Só quero amar
Pensar só em dinheiro, sem avaliar identificação com a profissão, pode prejudicar carreira e ganhos no futuro
O salário inicial de um contador na Grande São Paulo é de R$ 3.532 em média, quase cinco vezes a mensalidade de um curso nessa área. Quem se forma em tecnologia em gastronomia, entretanto, começa ganhando R$ 1.098, valor 25% menor do que uma parcela da faculdade.
Os dados são de levantamentos feitos a pedido da Folha pela consultoria Hoper Educação e pelo Grupo Employer de recursos humanos.
"Faça o que você ama" é um conselho básico para a escolha da profissão. Mas nem sempre o salário é só um detalhe a ser superado.
Desde criança, Daniela Zetchaku, 23, gostava de acompanhar a mãe e a avó enquanto cozinhavam para reuniões de família. Aos 16, leu uma matéria sobre faculdades de gastronomia e decidiu que se mudaria para São Paulo para fazer o curso.
Mudou-se de Indaiatuba, a 98 km da capital, e passou a custear os R$ 1.200 da mensalidade com financiamento do governo. Desde que se formou não trabalhou na área. "O investimento é alto porque, além da mensalidade, temos que pagar pelas roupas e utensílios". Mas são poucos os empregadores que levam isso em consideração. "Ofereciam o salário mínimo e nenhum benefício", diz.
Danylo Hayakawa, gerente da recrutadora Robert Half, afirma que é fundamental se identificar com a área ao decidir sobre a carreira a seguir. Mas pondera que pensar sobre salário é mais importante nas carreiras não ortodoxas, que sofrem com o fator "faço o que amo, mas não pagam o que faço."
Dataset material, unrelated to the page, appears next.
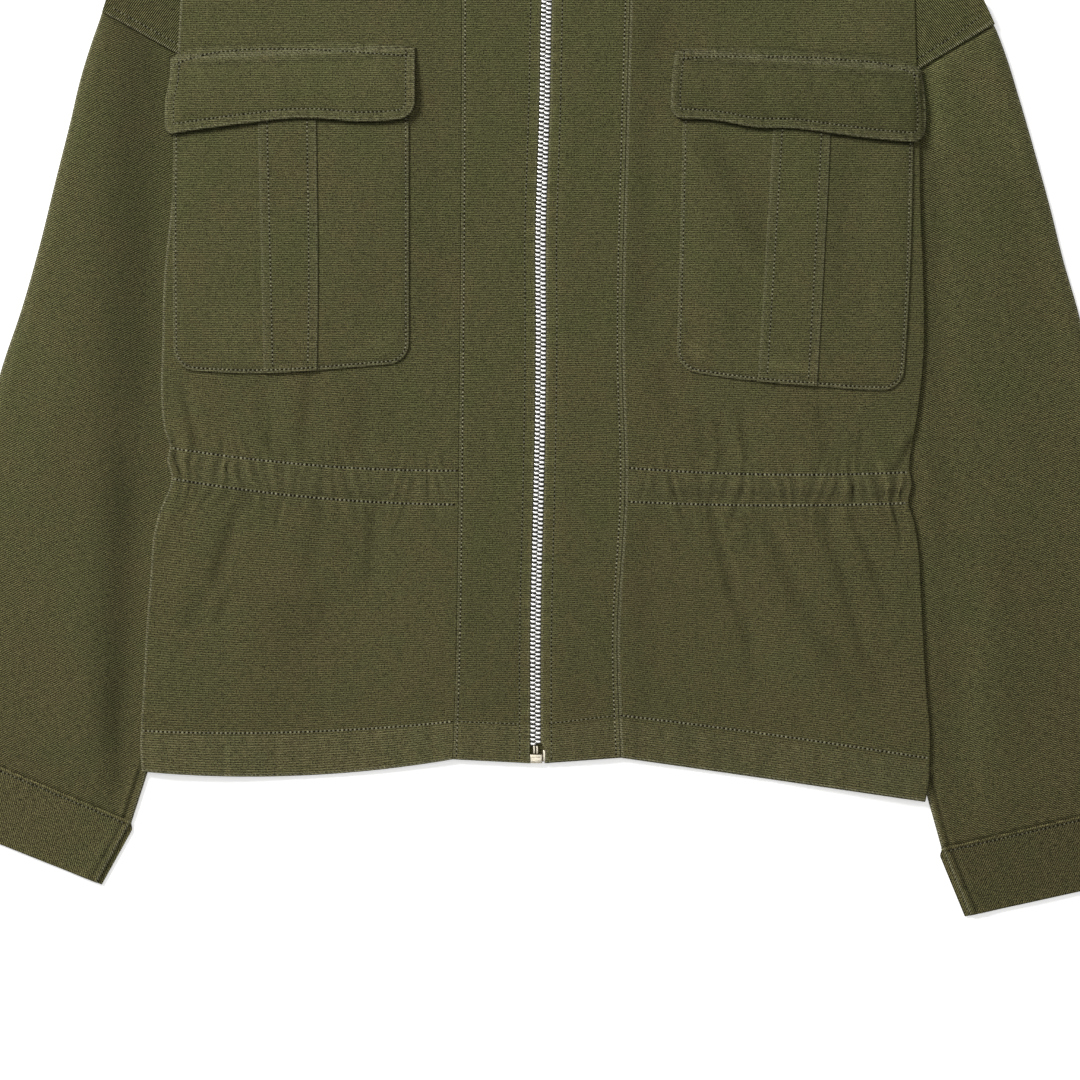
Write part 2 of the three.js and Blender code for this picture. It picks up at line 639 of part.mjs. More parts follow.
function addBack() {
  const neckLeft = NECK.x - NECK.halfWidth;
  const neckRight = NECK.x + NECK.halfWidth;
  const topLine = (x) => {
    if (x > neckLeft && x < neckRight) {
      return backNeckline(x);
    }
    return x < NECK.x ? shoulderLine('right', x) : shoulderLine('left', x);
  };
  // Rows that follow the shoulders and neck, then flatten towards the chest
  const ends = [
    { right: 221, left: 221, crest: 1 },
    { right: 213.5, left: 205.8, crest: 0.9 },
    { right: 200, left: 191, crest: 0.78 },
    { right: 187, left: 176, crest: 0.66 },
    { right: 160, left: 155, crest: 0.42 },
    { right: 130, left: 130, crest: 0.16 },
    { right: 100, left: 100, crest: 0 },
  ];
  for (const row of bodyRows().filter((line) => line.rightSide < 95)) {
    ends.push({ right: row.rightSide, left: row.leftSide, crest: 0, row });
  }
  const topRight = SHOULDER_END.right;
  const topLeft = SHOULDER_END.left;
  const stops = [topRight.x, neckLeft, neckRight, topLeft.x];
  const shares = evenShares(BACK_COLUMNS).map((share) => {
    const stop = Math.min(2, Math.floor(share * 3));
    return (mix(stops[stop], stops[stop + 1], share * 3 - stop) - topRight.x) / (topLeft.x - topRight.x);
  });
  const build = (offset) => ends.map(({ right, left, crest, row }) => {
    const x0 = backSideX('right', right);
    const x1 = backSideX('left', left);
    return shares.map((share) => {
      const topX = mix(topRight.x, topLeft.x, share);
      const crestY = topLine(topX) - mix(topRight.y, topLeft.y, share);
      const x = mix(x0, x1, share);
      const y = row ? lineHeight(row, x) + HEM_STEP : mix(right, left, share) + crest * crestY;
      return { x, y, z: bodyLift(x, y) + offset, share };
    });
  });
  return addWall('back', canvas, build(CLOTH), build(0));
}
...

"Em áreas como gastronomia e artes cênicas, deixe o ímpeto de lado e leve também em consideração o investimento e o ônus financeiro, a carga de trabalho, o tempo de lazer e a insalubridade."
Zetchaku voltou a morar em Indaiatuba, onde trabalha como assistente administrativa numa multinacional. "Gosto da minha área, mas se tivesse encontrado alguém formado quando comecei a estudar, teria pensado duas vezes em fazer gastronomia como primeiro curso."
Eline Kullock, especialista em recursos humanos, pondera, no entanto, que pensar na carreira olhando apenas o salário pode travar a evolução do profissional. "É raro alguém que faz uma coisa sem prazer se destacar. Isso torna o retorno menor".
Com falta de profissionais, o mercado de tecnologia é uma área atraente do ponto de vista da empregabilidade.
De acordo com dados da Hoper Educação, a mensalidade média do curso de ciência da computação na Grande São Paulo é de R$ 728,75. A remuneração inicial para formados é 2,5 vezes o valor.
Daniel Gatti, diretor da Faculdade de Ciências Exatas e Tecnologia da PUC-SP, afirma que há alunos que buscam a área por causa do mercado aquecido, apesar de ter pouco interesse pelo assunto. "Esse estudante sofre mais para acompanhar o curso. Os outros se interessavam antes pelo assunto e muitos sabem programar", diz.
Formado em ciência da computação, Newton Calegari, 23, programa softwares desde os 10 anos. Hoje, faz mestrado na área e trabalha para o Comitê Gestor da Internet no Brasil. "Se não tem interesse em aprender mais, você não cresce na carreira. Quem tem aptidão se dá melhor", afirma.
Segundo Gatti, nesse setor, se você não fizer o que gosta e não tiver interesse em aprender, rapidamente será 'desmascarado'. "Não tem como esconder que um programa não funciona."
OFERTA E DEMANDA
Hayakawa, da Robert Half, ressalta que investir em profissões bem remuneradas por causa de demanda pontual pode ser um mau negócio. "Salários são cíclicos. Se uma profissão remunera mais, forma mais e os salários baixam. Não só gostar de algo, mas se enxergar atuando na área, é um fator de decisão mais seguro", afirma.
Para isso, recomenda conversar com profissionais já formados para entender o dia a dia da profissão.
Estudante de engenharia elétrica, Lucas Torrelli, 29, diz que se interessou pela área desde cedo. "Tive a sorte de morar ao lado de um casal de engenheiros eletricistas que me contaram sobre a rotina no aeroporto de Campinas e numa concessionária de energia", lembra.
No sentido financeiro, também teve sorte com sua vocação. Das dez profissões com a melhor relação entre custo da mensalidade da faculdade e salário inicial, quatro são engenharias.
"Falo para meus alunos: vocês têm um mercado receptivo e com menos concorrentes. Em geral, não vai faltar emprego", diz Paulo Garcia, coordenador do curso de engenharia elétrica do Mackenzie, em São Paulo.